As Medicare prepares to cut physician reimbursement by 10.6% on 15 July, physicians nationwide are preparing to no longer care for Medicare patients. It was reported last week that 42% of Texas physicians have already opted out of Medicare. Many more will surely follow if Congress does not block this major reimbursement cut.
Lowering the Medicare reimbursement of physicians so low that they cannot afford to care for Medicare patients has decreased the ability of many patients to access medical care. This is a very clever move by politicians and bureaucrats as it successfully creates another highly effective rationing tool: It prevents many elderly and disabled from even getting in line for care.
(As discussed on this blog previously, Medicaid patients have had similar problems.)
Rationing heath care is first achieved by progressively cutting the money paid to the principal providers of the health care, especially the physicians. We have seen this happen with both Medicaid and Medicare. With each cut, some physicians will elect to opt out of the health care plan, as they can no longer afford to provide the services needed by the patients in the plan, pay their employees, and keep their doors open for business.
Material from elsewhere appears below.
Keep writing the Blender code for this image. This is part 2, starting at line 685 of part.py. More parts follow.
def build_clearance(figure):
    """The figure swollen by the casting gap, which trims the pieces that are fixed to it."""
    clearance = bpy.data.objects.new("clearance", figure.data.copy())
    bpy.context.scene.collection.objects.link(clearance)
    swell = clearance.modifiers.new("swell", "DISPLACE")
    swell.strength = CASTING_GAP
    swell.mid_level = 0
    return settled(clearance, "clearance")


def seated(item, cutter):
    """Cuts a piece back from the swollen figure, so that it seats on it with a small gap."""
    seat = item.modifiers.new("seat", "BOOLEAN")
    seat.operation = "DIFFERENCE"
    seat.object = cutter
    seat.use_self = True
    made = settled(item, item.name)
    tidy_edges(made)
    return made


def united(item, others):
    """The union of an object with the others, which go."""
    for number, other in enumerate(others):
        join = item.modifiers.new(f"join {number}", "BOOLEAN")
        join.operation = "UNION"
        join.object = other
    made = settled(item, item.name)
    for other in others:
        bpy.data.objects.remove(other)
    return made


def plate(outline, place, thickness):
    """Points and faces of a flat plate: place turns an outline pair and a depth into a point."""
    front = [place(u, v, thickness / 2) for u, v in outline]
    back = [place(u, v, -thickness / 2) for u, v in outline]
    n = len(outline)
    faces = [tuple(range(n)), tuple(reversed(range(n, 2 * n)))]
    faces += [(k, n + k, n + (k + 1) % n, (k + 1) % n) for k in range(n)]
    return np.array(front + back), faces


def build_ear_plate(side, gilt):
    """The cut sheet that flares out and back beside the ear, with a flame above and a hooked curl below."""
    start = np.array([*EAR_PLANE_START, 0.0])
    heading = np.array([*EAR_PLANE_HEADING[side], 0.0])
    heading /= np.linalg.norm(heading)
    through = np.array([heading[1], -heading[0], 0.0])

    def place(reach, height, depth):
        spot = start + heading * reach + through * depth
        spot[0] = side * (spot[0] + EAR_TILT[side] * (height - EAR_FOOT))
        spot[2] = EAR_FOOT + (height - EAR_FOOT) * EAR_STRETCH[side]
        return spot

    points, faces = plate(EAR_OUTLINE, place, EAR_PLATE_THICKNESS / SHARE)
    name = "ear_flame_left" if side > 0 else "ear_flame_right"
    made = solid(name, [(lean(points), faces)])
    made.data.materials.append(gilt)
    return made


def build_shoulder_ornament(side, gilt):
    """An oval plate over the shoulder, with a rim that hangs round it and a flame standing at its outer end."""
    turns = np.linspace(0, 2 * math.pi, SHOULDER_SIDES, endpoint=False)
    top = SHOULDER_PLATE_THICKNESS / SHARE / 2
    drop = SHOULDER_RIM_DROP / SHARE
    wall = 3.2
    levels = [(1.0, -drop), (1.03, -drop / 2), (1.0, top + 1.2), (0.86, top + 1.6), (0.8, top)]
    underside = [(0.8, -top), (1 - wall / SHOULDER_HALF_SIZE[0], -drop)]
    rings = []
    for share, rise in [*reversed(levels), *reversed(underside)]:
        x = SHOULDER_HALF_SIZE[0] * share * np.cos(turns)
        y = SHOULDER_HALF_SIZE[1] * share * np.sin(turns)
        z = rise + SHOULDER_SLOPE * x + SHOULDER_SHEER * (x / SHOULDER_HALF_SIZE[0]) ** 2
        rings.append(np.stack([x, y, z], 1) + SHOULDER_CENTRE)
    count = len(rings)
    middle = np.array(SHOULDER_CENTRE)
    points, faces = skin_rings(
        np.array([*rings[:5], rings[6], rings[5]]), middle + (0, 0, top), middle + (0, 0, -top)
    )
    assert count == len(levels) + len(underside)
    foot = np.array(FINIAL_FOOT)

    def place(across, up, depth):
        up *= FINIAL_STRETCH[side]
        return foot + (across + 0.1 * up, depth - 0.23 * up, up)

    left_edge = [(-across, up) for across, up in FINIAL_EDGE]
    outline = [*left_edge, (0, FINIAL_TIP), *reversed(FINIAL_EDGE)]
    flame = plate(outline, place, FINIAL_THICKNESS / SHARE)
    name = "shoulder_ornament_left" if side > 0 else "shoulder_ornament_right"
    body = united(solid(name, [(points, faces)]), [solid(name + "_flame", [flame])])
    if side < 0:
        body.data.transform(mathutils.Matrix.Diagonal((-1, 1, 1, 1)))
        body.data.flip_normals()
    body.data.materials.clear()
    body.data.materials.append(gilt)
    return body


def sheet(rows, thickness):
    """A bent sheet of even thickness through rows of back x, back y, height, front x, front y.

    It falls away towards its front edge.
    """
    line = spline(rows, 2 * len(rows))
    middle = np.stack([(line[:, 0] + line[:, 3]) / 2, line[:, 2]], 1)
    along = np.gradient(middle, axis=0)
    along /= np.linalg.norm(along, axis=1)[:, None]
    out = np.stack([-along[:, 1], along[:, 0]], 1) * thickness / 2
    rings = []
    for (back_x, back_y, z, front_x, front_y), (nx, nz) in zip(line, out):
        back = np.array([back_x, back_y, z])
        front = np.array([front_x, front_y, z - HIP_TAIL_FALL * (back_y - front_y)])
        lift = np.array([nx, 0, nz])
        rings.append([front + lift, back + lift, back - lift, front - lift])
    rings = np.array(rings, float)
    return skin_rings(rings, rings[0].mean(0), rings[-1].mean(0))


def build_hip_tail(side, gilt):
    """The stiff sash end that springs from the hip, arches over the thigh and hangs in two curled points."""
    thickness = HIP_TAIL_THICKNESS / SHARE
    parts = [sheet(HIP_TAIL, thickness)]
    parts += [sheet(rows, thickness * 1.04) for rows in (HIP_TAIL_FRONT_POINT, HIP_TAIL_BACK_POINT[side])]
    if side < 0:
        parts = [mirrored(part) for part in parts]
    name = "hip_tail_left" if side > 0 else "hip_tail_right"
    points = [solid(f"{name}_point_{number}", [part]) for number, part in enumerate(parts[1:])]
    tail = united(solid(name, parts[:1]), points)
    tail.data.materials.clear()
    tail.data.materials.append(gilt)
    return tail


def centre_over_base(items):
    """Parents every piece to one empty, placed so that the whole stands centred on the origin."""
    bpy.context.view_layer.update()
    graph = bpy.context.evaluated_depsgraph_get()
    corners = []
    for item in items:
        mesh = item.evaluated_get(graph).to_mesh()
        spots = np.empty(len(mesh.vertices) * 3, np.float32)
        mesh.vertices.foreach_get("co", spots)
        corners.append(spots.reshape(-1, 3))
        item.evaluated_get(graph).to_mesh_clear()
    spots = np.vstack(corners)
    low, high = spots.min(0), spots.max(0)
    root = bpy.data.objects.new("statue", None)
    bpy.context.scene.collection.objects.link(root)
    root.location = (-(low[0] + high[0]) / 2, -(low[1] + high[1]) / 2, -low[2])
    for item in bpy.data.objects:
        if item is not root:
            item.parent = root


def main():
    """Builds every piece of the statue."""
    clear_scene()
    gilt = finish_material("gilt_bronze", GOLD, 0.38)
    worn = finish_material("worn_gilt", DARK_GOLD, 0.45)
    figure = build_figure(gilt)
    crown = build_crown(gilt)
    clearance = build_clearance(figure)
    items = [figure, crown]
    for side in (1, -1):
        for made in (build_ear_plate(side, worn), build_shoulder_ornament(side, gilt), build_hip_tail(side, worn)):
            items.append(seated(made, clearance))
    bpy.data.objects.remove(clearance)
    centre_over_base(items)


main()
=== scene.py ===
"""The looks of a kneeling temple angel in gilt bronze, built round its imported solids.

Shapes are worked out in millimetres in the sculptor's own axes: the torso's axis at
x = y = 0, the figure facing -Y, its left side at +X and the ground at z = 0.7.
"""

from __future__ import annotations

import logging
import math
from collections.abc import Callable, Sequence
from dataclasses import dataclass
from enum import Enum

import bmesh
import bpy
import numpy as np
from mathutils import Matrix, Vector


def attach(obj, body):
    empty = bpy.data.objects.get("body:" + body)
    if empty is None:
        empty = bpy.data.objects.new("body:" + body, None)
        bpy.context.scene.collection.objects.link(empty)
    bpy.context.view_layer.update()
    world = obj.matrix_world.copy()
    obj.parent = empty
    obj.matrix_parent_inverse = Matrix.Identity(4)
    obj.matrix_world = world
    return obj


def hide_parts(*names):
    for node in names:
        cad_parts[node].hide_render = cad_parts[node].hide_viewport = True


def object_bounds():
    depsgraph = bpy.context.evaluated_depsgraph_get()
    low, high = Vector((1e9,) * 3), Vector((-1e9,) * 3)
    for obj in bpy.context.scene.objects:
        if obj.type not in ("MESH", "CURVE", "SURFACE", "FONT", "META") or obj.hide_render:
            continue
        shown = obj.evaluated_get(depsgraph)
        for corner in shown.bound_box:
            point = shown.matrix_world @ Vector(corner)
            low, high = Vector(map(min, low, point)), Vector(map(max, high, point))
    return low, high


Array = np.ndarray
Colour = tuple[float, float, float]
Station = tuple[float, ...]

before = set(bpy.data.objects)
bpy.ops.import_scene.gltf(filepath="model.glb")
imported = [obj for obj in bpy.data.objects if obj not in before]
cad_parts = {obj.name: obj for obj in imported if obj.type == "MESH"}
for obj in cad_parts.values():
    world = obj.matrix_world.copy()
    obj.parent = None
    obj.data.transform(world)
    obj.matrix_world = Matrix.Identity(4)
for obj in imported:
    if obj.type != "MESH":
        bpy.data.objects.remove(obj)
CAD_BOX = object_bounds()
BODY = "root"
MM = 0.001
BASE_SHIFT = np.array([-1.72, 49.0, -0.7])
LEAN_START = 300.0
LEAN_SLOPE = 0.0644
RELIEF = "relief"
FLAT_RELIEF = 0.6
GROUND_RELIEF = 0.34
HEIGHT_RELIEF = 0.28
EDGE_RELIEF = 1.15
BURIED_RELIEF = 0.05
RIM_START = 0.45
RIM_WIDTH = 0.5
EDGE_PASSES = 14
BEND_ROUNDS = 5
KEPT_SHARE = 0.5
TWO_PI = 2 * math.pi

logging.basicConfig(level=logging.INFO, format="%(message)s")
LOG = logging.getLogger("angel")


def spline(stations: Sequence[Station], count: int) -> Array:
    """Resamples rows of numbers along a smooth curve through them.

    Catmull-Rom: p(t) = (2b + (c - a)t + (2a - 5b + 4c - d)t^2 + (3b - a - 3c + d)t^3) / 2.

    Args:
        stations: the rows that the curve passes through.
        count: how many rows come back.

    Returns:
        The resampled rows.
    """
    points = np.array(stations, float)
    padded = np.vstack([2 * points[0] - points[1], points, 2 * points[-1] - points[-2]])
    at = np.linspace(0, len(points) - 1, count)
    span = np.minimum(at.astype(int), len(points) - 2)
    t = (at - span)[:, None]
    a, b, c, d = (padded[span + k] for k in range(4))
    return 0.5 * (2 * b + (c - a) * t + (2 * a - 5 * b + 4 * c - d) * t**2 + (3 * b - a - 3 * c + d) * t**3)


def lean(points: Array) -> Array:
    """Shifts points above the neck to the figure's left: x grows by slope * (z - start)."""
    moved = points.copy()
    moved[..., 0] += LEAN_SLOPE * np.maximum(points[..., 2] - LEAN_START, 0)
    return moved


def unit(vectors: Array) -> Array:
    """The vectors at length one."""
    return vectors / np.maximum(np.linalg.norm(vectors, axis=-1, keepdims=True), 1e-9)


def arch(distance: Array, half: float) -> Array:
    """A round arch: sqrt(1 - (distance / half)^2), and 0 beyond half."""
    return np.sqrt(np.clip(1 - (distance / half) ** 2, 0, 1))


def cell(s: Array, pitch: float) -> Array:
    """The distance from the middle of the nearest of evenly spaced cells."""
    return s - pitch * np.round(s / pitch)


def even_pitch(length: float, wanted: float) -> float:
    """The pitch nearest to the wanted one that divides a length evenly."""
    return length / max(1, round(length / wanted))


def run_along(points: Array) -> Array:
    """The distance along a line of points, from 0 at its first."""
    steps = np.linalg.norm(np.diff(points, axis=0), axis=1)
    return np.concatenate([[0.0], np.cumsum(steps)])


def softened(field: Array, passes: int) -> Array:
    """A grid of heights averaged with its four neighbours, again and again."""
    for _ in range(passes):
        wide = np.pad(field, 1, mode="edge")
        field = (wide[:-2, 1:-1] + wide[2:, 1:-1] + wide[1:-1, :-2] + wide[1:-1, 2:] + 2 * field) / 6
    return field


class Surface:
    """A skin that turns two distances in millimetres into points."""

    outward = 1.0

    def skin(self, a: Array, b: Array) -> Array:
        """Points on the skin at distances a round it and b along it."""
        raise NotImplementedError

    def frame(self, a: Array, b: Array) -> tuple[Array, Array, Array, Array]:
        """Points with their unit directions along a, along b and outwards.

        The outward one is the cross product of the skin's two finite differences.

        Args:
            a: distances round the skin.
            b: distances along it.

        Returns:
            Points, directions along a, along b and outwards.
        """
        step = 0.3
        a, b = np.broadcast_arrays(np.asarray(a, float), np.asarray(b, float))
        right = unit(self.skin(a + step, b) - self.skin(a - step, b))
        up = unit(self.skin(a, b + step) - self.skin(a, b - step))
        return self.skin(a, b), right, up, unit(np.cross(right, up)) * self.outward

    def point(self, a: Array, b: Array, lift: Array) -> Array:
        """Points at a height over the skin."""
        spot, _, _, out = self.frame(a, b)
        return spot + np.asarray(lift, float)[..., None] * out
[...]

A physician has many fixed costs associated with running a clinical practice. The major costs are employee salaries and benefits. Also, there is rent for the office space, costs for heating and cooling, electricity and water and sewage charges, costs for equipment and supplies, and insurance premiums. As an example, if overhead expenses average $40 per patient visit and the physician is reimbursed only $35 for the visit, the physician actually loses money for each Medicare patient seen.
The decreasing numbers of physicians participating in a health care plan make it more difficult for the patients in the plan to make appointments with physicians. In many towns and small cities there are now few physicians who will accept appointments with Medicaid or Medicare patients.
The poor, elderly, racial minorities, rural residents, and veterans are the first to experience the full brunt of the rationing. They can often not afford to seek other sources of health care.
There has been little courage on the part of Congress (and when it comes to state programs, legislators) to reverse the process. As long as voters do not understand that government is the problem and not the solution, health care quality will continue to deteriorate and costs will continue to rise. The politicians will promise changes with every election in order to gain ever more power and control over the very lives of the people.